We are able to fund these essential functions of state government by foregoing other investments that may have merit but are unaffordable in difficult fiscal times, asking state agencies to re-examine their core missions to live within more limited means, using federal recovery aid and state reserves to build a bridge to better times and - after having taken all of those steps - relying on modest increases in tax revenues to ensure that state government can meet its most essential obligations.

Along with signing most of the conference committee budget into law, I am taking additional action to address important Commonwealth priorities that were not adequately addressed by the conference committee budget. For example, the conference committee budget terminated Commonwealth Care health insurance coverage for approximately 30,000 legal immigrants, a successful feature of our health care reform experiment. This would be a major step backwards from our progress at a time when the eyes of the nation are focused on this groundbreaking initiative. I am accordingly proposing an additional $70 million in funding to continue state-subsidized health insurance for these residents - and ensure that our state continues to lead the nation in offering high-quality, affordable health care to all.

I am also proposing additional funding for initiatives that are essential to our state's short- and long-term economic progress. For example, I am proposing an additional $10 million in guaranteed funding for life sciences research, on top of $10 million provided in the conference committee budget that is contingent upon the availability of fiscal year 2009 surpluses. Investments in life sciences are critically important to job growth, by retaining our status as a world leader in one of the most exciting economic growth opportunities of the 21 st century. Our ability to capitalize on this opportunity for innovation and economic leadership cannot depend solely on the availability of surpluses that are unlikely to materialize in this difficult fiscal climate.

I am also proposing an additional $11 million for the Workforce Training Fund to ensure that business contributions to the fund are used for their intended purpose - to train workers in the skills that will speed our economic recovery and strengthen our long-term prosperity. And I am proposing to restore $400,000 in funding to maintain a state office in Washington, D.C., as two-thirds of the states do.
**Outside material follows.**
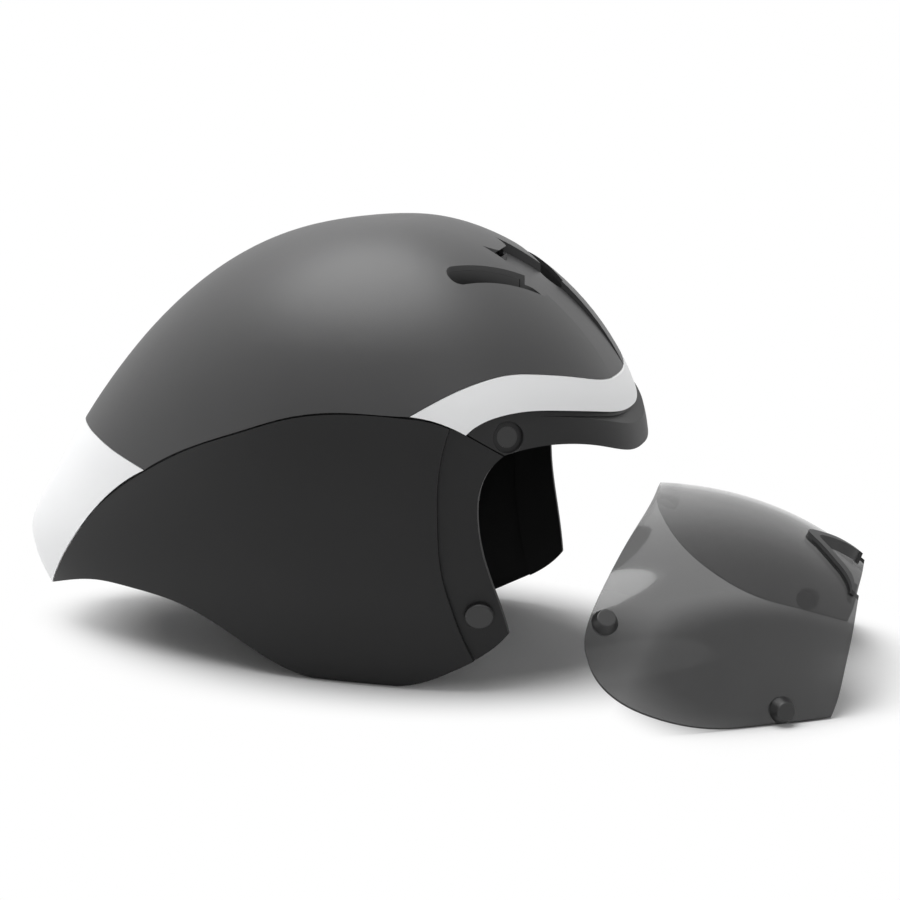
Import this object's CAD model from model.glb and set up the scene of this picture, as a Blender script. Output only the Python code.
import itertools
import math
import bmesh
import bpy
from mathutils import Matrix, Vector


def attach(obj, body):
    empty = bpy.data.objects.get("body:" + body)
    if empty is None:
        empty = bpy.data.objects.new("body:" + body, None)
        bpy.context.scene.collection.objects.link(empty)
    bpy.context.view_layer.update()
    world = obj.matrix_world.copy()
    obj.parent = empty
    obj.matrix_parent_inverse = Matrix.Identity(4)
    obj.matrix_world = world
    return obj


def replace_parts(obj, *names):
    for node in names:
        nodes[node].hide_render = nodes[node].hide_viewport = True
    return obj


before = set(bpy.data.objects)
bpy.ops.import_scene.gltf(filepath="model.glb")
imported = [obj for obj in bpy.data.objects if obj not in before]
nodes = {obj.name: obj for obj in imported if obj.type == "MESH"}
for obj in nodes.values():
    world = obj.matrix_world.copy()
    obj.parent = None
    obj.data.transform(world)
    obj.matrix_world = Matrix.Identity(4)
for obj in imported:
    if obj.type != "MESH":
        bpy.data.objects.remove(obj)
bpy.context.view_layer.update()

# Upper shell
# The grey moulded shell over the crown, with the sunk forehead channel and its air mouth and slots.
# It is injection moulded and sprayed with a soft-touch matte paint that shows a very fine speckle.


class Value:
    """Output of a shader node that can be used in sums with numbers and other outputs."""

    def __init__(self, finish, socket):
        self.finish = finish
        self.socket = socket

    def sum(self, operation, first, second=0.0):
        return self.finish.node("ShaderNodeMath", {"operation": operation}, {0: first, 1: second})

    def __add__(self, other):
        return self.sum("ADD", self, other)

    def __radd__(self, other):
        return self.sum("ADD", other, self)

    def __sub__(self, other):
        return self.sum("SUBTRACT", self, other)

    def __rsub__(self, other):
        return self.sum("SUBTRACT", other, self)

    def __mul__(self, other):
        return self.sum("MULTIPLY", self, other)

    def __rmul__(self, other):
        return self.sum("MULTIPLY", other, self)

    def __pow__(self, other):
        return self.sum("POWER", self, other)

    def wave(self):
        return self.sum("SINE", self)

    def least(self, other):
        return self.sum("MINIMUM", self, other)

    def between(self, low, high):
        """0 below low, 1 above high and a smooth rise from one to the other."""
        settings = {"interpolation_type": "SMOOTHSTEP"}
        inputs = {"Value": self, "From Min": low, "From Max": high}
        return self.finish.node("ShaderNodeMapRange", settings, inputs)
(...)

This staff has assisted us in securing billions of dollars of federal support in the last two years, proving their effectiveness repeatedly and winning the unanimous respect and support of our entire congressional delegation. With extensive opportunities for partnership with the Obama Administration on our state's priorities and an ongoing need for federal assistance during difficult economic and fiscal times, we should not shortchange having as strong as possible a presence in Washington.
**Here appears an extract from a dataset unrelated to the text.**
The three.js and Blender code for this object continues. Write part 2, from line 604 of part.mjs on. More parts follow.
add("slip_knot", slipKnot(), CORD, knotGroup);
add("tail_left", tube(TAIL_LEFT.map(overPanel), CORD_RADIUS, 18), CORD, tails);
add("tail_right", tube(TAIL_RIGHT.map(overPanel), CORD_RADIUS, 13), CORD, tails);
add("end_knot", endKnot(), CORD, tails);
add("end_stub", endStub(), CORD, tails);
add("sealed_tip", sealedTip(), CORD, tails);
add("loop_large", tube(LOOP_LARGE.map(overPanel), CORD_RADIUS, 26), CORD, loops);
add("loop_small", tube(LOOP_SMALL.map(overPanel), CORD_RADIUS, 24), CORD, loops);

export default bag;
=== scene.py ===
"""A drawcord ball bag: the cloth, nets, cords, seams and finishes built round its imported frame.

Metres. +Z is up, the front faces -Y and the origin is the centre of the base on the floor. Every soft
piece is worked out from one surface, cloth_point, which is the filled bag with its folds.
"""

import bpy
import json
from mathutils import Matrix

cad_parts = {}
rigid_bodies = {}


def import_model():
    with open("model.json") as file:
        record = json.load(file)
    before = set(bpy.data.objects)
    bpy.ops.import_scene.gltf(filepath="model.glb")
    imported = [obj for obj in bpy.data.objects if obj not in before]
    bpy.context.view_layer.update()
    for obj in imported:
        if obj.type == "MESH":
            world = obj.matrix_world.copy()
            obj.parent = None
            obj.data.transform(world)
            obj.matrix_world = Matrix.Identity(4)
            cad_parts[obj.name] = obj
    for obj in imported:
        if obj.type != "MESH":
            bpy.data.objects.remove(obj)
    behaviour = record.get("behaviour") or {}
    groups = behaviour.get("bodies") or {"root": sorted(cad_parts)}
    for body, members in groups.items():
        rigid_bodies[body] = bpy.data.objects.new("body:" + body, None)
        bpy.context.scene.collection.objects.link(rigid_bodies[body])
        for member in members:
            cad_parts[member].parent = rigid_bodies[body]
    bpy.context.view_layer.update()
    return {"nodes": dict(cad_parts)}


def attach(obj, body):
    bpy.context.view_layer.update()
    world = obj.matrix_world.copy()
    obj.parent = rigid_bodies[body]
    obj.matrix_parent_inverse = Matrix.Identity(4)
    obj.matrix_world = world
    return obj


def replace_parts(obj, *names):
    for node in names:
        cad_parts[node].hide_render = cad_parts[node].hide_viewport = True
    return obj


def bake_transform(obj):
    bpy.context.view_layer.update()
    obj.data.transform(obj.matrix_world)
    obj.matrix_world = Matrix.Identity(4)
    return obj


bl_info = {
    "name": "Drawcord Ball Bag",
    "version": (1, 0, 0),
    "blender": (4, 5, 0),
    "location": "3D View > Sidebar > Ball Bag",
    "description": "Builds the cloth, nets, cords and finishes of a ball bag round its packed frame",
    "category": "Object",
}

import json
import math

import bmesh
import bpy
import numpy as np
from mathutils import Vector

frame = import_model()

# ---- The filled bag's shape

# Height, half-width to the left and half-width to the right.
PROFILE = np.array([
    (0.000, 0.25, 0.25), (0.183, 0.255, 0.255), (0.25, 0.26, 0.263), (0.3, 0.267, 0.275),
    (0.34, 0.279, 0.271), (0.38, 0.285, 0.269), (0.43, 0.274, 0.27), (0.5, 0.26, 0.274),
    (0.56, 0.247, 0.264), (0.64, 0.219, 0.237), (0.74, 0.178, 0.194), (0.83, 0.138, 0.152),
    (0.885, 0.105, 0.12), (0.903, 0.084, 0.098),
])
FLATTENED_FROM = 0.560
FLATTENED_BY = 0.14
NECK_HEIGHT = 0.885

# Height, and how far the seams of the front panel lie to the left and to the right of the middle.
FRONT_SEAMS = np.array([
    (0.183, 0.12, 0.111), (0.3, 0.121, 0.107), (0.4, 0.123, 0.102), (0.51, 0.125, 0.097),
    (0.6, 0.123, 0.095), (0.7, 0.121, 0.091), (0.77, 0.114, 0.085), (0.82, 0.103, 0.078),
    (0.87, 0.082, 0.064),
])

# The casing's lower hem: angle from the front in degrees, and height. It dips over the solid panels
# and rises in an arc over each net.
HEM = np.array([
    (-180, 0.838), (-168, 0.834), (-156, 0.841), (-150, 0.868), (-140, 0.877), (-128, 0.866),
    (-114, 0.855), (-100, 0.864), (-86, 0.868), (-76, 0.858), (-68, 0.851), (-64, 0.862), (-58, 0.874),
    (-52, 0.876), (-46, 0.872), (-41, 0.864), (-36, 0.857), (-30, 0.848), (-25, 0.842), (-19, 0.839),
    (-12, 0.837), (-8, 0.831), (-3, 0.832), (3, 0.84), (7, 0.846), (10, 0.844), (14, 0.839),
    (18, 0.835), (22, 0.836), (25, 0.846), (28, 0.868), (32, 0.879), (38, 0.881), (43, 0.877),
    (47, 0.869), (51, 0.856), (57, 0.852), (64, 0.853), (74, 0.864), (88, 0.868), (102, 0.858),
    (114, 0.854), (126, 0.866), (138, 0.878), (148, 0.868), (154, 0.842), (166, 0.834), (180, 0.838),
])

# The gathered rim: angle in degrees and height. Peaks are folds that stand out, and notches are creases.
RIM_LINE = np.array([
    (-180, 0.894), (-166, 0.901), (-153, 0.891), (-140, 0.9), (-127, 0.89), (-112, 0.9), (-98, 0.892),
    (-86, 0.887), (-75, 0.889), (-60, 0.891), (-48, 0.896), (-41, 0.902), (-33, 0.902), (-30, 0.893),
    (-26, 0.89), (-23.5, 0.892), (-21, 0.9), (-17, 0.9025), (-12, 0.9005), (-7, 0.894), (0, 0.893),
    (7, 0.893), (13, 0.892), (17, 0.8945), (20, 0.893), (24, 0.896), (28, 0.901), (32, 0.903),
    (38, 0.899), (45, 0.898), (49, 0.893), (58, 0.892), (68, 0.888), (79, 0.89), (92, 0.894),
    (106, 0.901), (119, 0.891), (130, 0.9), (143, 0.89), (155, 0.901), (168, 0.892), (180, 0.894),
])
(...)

To help pay for these and other priorities and address revenue exposures included in the conference committee budget, I am vetoing $147 million in other line-item spending in the conference report. I am also proposing that the Legislature enact a series of fiscal management tools that will help keep us on track towards ensuring a balanced budget for fiscal year 2010. These tools include renewal of line-item transferability authority that would let us allocate surpluses arising in some programs towards shortfalls in other programs, and expanded 9C authority that would let us fairly and sensibly distribute any needed emergency spending reductions without disproportionate impacts on certain state functions.

Therefore:

  • I am reducing appropriation amounts in items of section 2 of House 4129 enumerated in Attachment A of this message by the amount and for the reasons set forth in that Attachment;
  • I am disapproving, or striking wording in, items of section 2 and 2B of House 4129 also set forth in Attachment A, for the reasons set forth in that Attachment;
  • I am disapproving those sections of House 4129 itemized in Attachment B of this message for the reasons set forth in that Attachment; and
  • Pursuant to Article LVI, as amended by Article XC, Section 3 of the Amendments to the Constitution of the Commonwealth, I am returning sections 5, 21, 22, 31, 40, 66, 76, 87, 105, 112, 121, 130, 132, 133, 144 and 146 with recommendations for amendment. My reasons for doing so and the recommended amendments are set forth in separate letters dated today which are included with this message as Attachments C to Q, inclusive.
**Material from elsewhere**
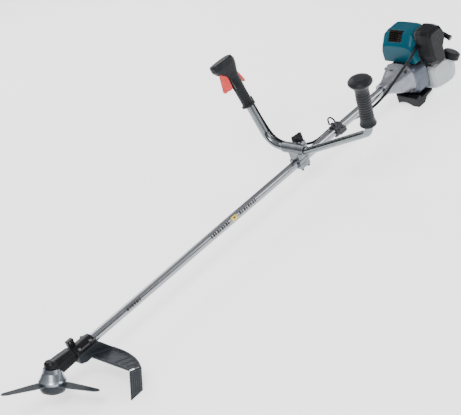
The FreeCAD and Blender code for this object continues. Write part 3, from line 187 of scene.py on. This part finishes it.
ALONG_TUBE = (0.02, 1, 1)
FINISHES = {
    "tube_aluminium": dict(
        color=(0.235, 0.245, 0.265), second=(0.29, 0.30, 0.32), rough=(0.18, 0.26),
        metal=1.0, patch=9, grain=700, bump=0.05, stretch=ALONG_TUBE),
    "bar_aluminium": dict(
        color=(0.165, 0.185, 0.20), second=(0.21, 0.235, 0.25), rough=(0.18, 0.28),
        metal=1.0, patch=20, grain=1200, bump=0.06),
    "holder_cast": dict(
        color=(0.13, 0.145, 0.158), second=(0.20, 0.215, 0.23), rough=(0.28, 0.42),
        metal=0.9, patch=60, grain=1500, bump=0.3, wear=(0.48, 0.50, 0.52)),
    "gear_case_cast": dict(
        color=(0.23, 0.26, 0.29), second=(0.30, 0.33, 0.36), rough=(0.24, 0.36),
        metal=0.95, patch=40, grain=1600, bump=0.15),
    "clutch_case_cast": dict(
        color=(0.19, 0.20, 0.225), second=(0.25, 0.262, 0.29), rough=(0.28, 0.44),
        metal=0.85, patch=50, grain=1700, bump=0.35),
    "fan_case_paint": dict(
        color=(0.062, 0.073, 0.096), second=(0.088, 0.102, 0.130), rough=(0.30, 0.42),
        metal=0.5, patch=30, grain=1500, bump=0.25, wear=(0.55, 0.60, 0.64)),
    "engine_cast": dict(
        color=(0.30, 0.31, 0.32), second=(0.40, 0.41, 0.42), rough=(0.42, 0.6),
        metal=0.85, patch=60, grain=1300, bump=0.5),
    "cover_plastic": dict(
        color=(0.004, 0.058, 0.088), second=(0.005, 0.072, 0.106), rough=(0.24, 0.33),
        specular=0.14, patch=8, grain=500, bump=0.03),
    "black_plastic": dict(
        color=(0.0045, 0.0048, 0.006), second=(0.008, 0.0085, 0.0105), rough=(0.26, 0.40),
        specular=0.16, patch=30, grain=1800, bump=0.25, wear=(0.04, 0.042, 0.048)),
    "guard_plastic": dict(
        color=(0.013, 0.0165, 0.0205), second=(0.021, 0.025, 0.031), rough=(0.28, 0.40),
        specular=0.16, patch=16, grain=1400, bump=0.22, wear=(0.07, 0.08, 0.09)),
    "grip_rubber": dict(
        color=(0.006, 0.0072, 0.0095), second=(0.011, 0.0128, 0.0165), rough=(0.38, 0.52),
        specular=0.16, patch=40, grain=2200, bump=0.35, sheen=0.1),
    "cable_jacket": dict(
        color=(0.005, 0.0045, 0.006), second=(0.009, 0.0085, 0.0105), rough=(0.30, 0.42),
        specular=0.16, patch=60, grain=900, bump=0.1),
    "hose_rubber": dict(
        color=(0.012, 0.011, 0.010), second=(0.022, 0.020, 0.018), rough=(0.30, 0.45),
        specular=0.16, patch=50, grain=900, bump=0.1),
    "red_plastic": dict(
        color=(0.60, 0.045, 0.040), second=(0.68, 0.070, 0.060), rough=(0.28, 0.4),
        specular=0.25, patch=50, grain=1200, bump=0.12),
    "tank_plastic": dict(
        color=(0.34, 0.375, 0.40), second=(0.43, 0.465, 0.49), rough=(0.24, 0.34),
        patch=12, grain=700, bump=0.05, inner=0.25),
    "blade_steel": dict(
        color=(0.016, 0.021, 0.026), second=(0.030, 0.037, 0.044), rough=(0.28, 0.42),
        metal=0.15, specular=0.22, patch=30, grain=420, bump=0.12, wear=(0.14, 0.16, 0.18)),
    "cup_steel": dict(
        color=(0.008, 0.011, 0.015), second=(0.016, 0.020, 0.025), rough=(0.26, 0.38),
        specular=0.22, patch=40, grain=900, bump=0.1, wear=(0.10, 0.12, 0.14)),
    "machined_steel": dict(
        color=(0.42, 0.43, 0.45), second=(0.52, 0.53, 0.55), rough=(0.24, 0.36),
        metal=1.0, patch=60, grain=900, bump=0.1),
    "screw_steel": dict(
        color=(0.012, 0.012, 0.014), second=(0.022, 0.022, 0.025), rough=(0.30, 0.42),
        metal=0.2, specular=0.2, patch=90, grain=1500, bump=0.15, wear=(0.07, 0.07, 0.075)),
    "muffler_steel": dict(
        color=(0.012, 0.008, 0.007), second=(0.026, 0.017, 0.014), rough=(0.40, 0.6),
        metal=0.7, specular=0.2, patch=50, grain=900, bump=0.2),
    "filter_foam": dict(
        color=(0.10, 0.10, 0.09), second=(0.18, 0.18, 0.16), rough=(0.8, 0.95),
        patch=300, grain=1200, bump=0.8, depth=0.001),
    "bush_plastic": dict(
        color=(0.62, 0.61, 0.57), second=(0.70, 0.69, 0.65), rough=(0.4, 0.5),
        patch=40, grain=900, bump=0.1),
}
FINISH = {slot: material(slot, **values) for slot, values in FINISHES.items()}
for node, item in NODES.items():
    for holder in item.material_slots:
        holder.material = FINISH[SLOT_OF[node]]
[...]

I approve the remainder of this Act.

This budget serves the public's interest. As much as possible, it maintains those services that are essential to the public and the Commonwealth's long-term economic interests, mindful that in times like these, people often demand more, not less, from state government. At the same time, many worthy programs and services have of necessity been cut. I recognize that it is difficult to ask people to contribute more in taxes of any kind when many are already struggling to deal with the personal effects of the economic downturn. But I am satisfied that the Legislature has made a significant commitment - through the reform legislation enacted in recent weeks - to change the way the public's business is done. We owe it to the public to continue on the path of reform.